Vale antes de chegar na base da pedra da mina
Achamos água na base da Pedra da Mina. Pegamos água só para o meio do dia seguinte e lanchamos com tranquilidade. Comecei a subida final no meu ritmo, curtindo a paisagem e meu estado mental interno. Sem perceber, já estava no cume, sem estar esgotada como no dia anterior.

Acampamento no cume da Pedra da Mina

O nosso acampamento, um pouco abaixo do cume
O cume já estava todo ocupado com barracas. Descemos para o camping que fica um pouco abaixo, que é enorme. Pudemos escolher o local que mais agradasse. Tivemos o resto do dia para descansar e aproveitar um dos pôr-do-sol mais bonitos da minha vida. A noite foi estrelada, de lua cheia, com bastante papo e pinga mineira...
Pôr-do-sol na Pedra da Mina

O SOL
Dia 3 - 23/04/2016: Pedra da Mina ao Pico dos 3 Estados

Esse dia seria o mais difícil, tanto de navegação quanto de esforço físico. Iniciamos a descida da Pedra da Mina para o Vale do Ruah. É uma descida íngreme e que exigirá bem dos joelhos. No Vale do Ruah, a gente literalmente se perde, porque ele é tomado por capim elefante, que pode ficar mais alto que uma pessoa!
Amanhecer na Pedra da Mina
Fomos andando entre aquele capim gigante, parecendo uns suricatos na savana...kkkkk. Tomar muito cuidado para não afundar o pé nos diversos charques presentes ali. Aproveitamos ali para pegar água, que duraria até quase o final da travessia. Iniciamos a série de subidas e descidas, com alguns desvios temporários do caminho.
O Vale do Ruah
A pior parte foi atravessar os bambuzinhos, que são muitos e incomodam demais. Por isso, é importante usar calça e blusa de manga comprida. Fomos lutando contra os bambus e depois subimos o pico do três estados, que terminava numa escalaminhada.

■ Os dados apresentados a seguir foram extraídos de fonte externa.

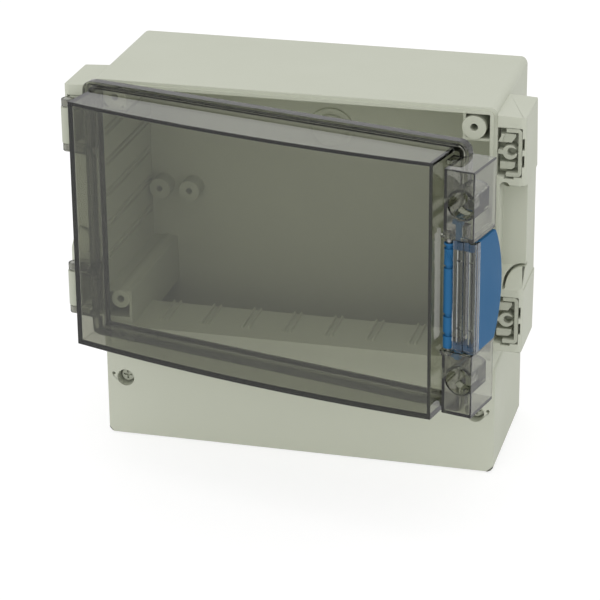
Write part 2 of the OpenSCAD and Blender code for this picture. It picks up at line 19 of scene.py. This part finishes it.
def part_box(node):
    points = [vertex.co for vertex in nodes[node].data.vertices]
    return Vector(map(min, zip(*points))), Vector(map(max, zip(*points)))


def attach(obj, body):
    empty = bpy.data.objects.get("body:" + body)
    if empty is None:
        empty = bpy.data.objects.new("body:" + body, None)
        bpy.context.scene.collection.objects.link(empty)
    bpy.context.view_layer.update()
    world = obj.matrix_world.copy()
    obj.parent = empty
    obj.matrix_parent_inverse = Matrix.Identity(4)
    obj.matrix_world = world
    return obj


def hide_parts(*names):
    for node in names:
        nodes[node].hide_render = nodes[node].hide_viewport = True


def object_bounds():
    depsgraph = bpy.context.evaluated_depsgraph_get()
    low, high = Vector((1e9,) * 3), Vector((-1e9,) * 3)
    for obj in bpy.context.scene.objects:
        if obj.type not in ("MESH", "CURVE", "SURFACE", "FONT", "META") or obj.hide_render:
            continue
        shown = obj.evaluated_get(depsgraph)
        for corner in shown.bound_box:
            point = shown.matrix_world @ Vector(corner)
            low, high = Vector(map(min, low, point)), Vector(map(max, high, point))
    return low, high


MM = 0.001
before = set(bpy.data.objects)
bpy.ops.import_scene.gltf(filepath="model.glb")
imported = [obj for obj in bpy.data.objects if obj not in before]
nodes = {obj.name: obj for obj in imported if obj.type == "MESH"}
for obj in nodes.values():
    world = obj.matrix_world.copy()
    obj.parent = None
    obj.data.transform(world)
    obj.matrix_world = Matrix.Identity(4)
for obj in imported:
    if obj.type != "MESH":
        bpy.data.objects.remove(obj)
cad_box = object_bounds()
print("nodes in the frame:", len(nodes))
print("box of the frame, mm:", [[round(c / MM, 1) for c in corner] for corner in cad_box])

# %% [markdown]
# ## Camera
#
# A long lens from far away keeps the box's edges almost parallel, as in a
# catalogue. The camera stands a little to the right, looks down a little, and
# is shifted so that the box sits in the upper half of the frame.

# %% The camera
AZIMUTH, ELEVATION, ROLL = (math.radians(a) for a in (14.84, 21.37, -0.54))
EYE = Vector((0.3336, -1.2922, 0.6435))
SENSOR_WIDTH = 36
FOCAL_LENGTH = 151.8
SHIFT = -0.1228

forward = Vector((-math.sin(AZIMUTH) * math.cos(ELEVATION),
                  math.cos(AZIMUTH) * math.cos(ELEVATION),
                  -math.sin(ELEVATION)))
level = Vector((math.cos(AZIMUTH), math.sin(AZIMUTH), 0))
upward = level.cross(forward)
right = level * math.cos(ROLL) + upward * math.sin(ROLL)
up = right.cross(forward)

camera_data = bpy.data.cameras.new("Camera")
camera_data.sensor_width = SENSOR_WIDTH
camera_data.lens = FOCAL_LENGTH
camera_data.shift_y = SHIFT
camera_data.clip_start, camera_data.clip_end = 0.05, 50
camera = bpy.data.objects.new("Camera", camera_data)
bpy.context.scene.collection.objects.link(camera)
camera.matrix_world = Matrix((
    (right.x, up.x, -forward.x, EYE.x),
    (right.y, up.y, -forward.y, EYE.y),
    (right.z, up.z, -forward.z, EYE.z),
    (0, 0, 0, 1)))
bpy.context.scene.camera = camera
print("camera at", [round(c, 3) for c in EYE], "lens", camera_data.lens)

# %% [markdown]
# ## Light and floor
#
# Grey plastic shows its form by small steps of brightness, so the light is a
# bright, even room with one large soft lamp above and another in front. The
# room looks white to the camera and in reflections, and lights the box a
# little less than that.


# %% Small helpers for shader nodes
def link(tree, source, target):
    tree.links.new(source, target)


def seen_rays(tree, names):
    """The largest of some outputs of Light Path: 1 for a ray of any of those kinds."""
    path = tree.nodes.new("ShaderNodeLightPath")
    value = path.outputs[names[0]]
    for name in names[1:]:
        most = tree.nodes.new("ShaderNodeMath")
        most.operation = "MAXIMUM"
        link(tree, value, most.inputs[0])
        link(tree, path.outputs[name], most.inputs[1])
        value = most.outputs[0]
    return value


def fresh_material(name):
    """A new node material with only its output in it."""
    material = bpy.data.materials.new(name)
    material.use_nodes = True
    tree = material.node_tree
    tree.nodes.clear()
    return material, tree, tree.nodes.new("ShaderNodeOutputMaterial")


# the rays that see the room and the floor, also in a reflection or through the door
SEEN = ("Is Camera Ray", "Is Glossy Ray", "Is Transmission Ray")

# %% The room
ROOM_LIGHT = 0.84

world = bpy.data.worlds.new("White room")
bpy.context.scene.world = world
world.use_nodes = True
tree = world.node_tree
tree.nodes.clear()
lit = tree.nodes.new("ShaderNodeBackground")
lit.inputs["Color"].default_value = (1, 1, 1, 1)
lit.inputs["Strength"].default_value = ROOM_LIGHT
seen = tree.nodes.new("ShaderNodeBackground")
seen.inputs["Color"].default_value = (1, 1, 1, 1)
seen.inputs["Strength"].default_value = 1
mix = tree.nodes.new("ShaderNodeMixShader")
link(tree, seen_rays(tree, SEEN), mix.inputs[0])
link(tree, lit.outputs[0], mix.inputs[1])
link(tree, seen.outputs[0], mix.inputs[2])
link(tree, mix.outputs[0], tree.nodes.new("ShaderNodeOutputWorld").inputs["Surface"])
bpy.context.scene.view_settings.view_transform = "Standard"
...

Uma das cristas do 3º dia, logo após um dos trechos de bambuzinhos
A tensão do dia foi ter que andar num ritmo maior, pois teríamos que chegar no pico antes dos outros grupos para conseguir um lugar para montarmos as barracas. No fim, pegamos os últimos lugares possíveis para as barracas. Sorte para minha que era pequena e coube num cantinho apertado...
O cantinho que conseguimos para a minha barraca

O marco dos três estados
Esse dia estava com uma neblina densa sobre o cume. Mas no fim do dia, tivemos o pôr-do-sol mais incrível do mundo, com o céu ganhando diversos tons de vermelho e laranja, o 'céu de caramelo' como bem definiu o Alex. Mais ainda teve mais! Fomos presenteados por uma bela 'lua de sangue', gigante, vermelha, que ficou olhando pra gente um bom tempo.

O céu de caramelo
À noite, a galera resolveu esvaziar as mochilas e fizeram tudo que tinham de comida. Foi servido um belo rodízio, que incluiu até crepes de nutella e diversos tipos de macarrão...
A lua de sangue
Dia 4 - 24/04/2016: Pico dos 3 Estados ao Sítio do Pierre

Fui acordada pela galera que 'estacionou' do lado da barraca para ver o amanhecer. Com esse despertador, aproveitei para curtir os primeiros raios do sol saírem de trás das agulhas negras e as poucos iluminar as cidades de São Paulo e Minas Gerais.
O sol nascendo atrás das Agulhas Negras e Asas de Hermes 
Sem pressa, iniciamos a nossa descida. Mais uma vez, lutamos contra os bambus, sendo que um acerta o meu olho e vejo estrelas...

A galera reunida pra ver o Sol nascer
O cansaço dos 4 dias de caminha é bastante sentido, fora as muitas subidas que havia no caminho durante a descida (sei o quanto isso é paradoxal, imagina lá na hora, esgotada fisicamente e emocionalmente). De novo, o psicológico é colocado à prova, e o final nunca chegava...
A Pedra do Picú, vista na descida da Serra Fina
Por fim, depois da descida infinita, chegamos ao Sítio do Pierre. Agora, só faltava mais alguns poucos quilômetros até a estrada, onde o nosso resgate aguardava. Foi uma sensação de alívio incrível ver a van na estrada, onde pude me livrar da mochila e da bota. Esperamos o restante do grupo e fomos procurar um restaurante para almoçarmos. Depois, foi só buscar o carro em Cruzeiro e pegar a estrada de volta pra casa, com sentimento de missão cumprida e um grande desafio vencido...
Na van na volta para Cruzeiro, sujos, cansados e felizes!